Ridiculous huh? In the Knicks franchise history, I think it was ridiculous for them to sign Stephon Marbury, Steve Francis and even Carmelo Anthony, with all the money they have paid for. I thought, the only way to get Knicks to improve is to trade Carmelo away, and to change owner/GM. But I think those two are not even close to possible. What can we do?

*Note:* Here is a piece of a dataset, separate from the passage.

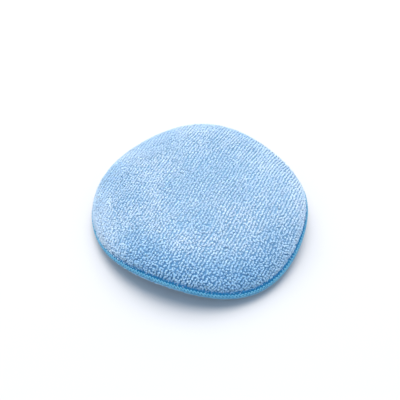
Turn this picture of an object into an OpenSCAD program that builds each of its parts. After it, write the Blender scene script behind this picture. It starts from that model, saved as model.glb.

As of now, Lin has landed in Houston, joining Kevin Martin in a formidable backcourt. Rockets are pushing to sign Dwight Howard, but I think that is pretty difficult. But if they could land one of those quality big man, I think Rockets can do no wrong. They were in fighting position for playoff last season, in the ever competitive Western Conference. On the other hand, Knicks future look bleak after shaking up their roster. I don’t see them doing much progress after the Lin saga. With Lin gone, I think Carmelo better start to deliver. There is no one else to steal limelight away from him in the broadway of NY.
So long Broadway, along with Lin’s departure, Knicks will have one fan less in me. As for Lin, he has my support in Houston, and I am sure he will return as a better player!
Once again, I am no sport journalist, I do not have insider information about the league and its players. I am not expert in the business, I do not have the figures from the deals involved, nor do I understand the complexity of the deals.
I am just a fan with passion. I love basketball. Basketball never stops.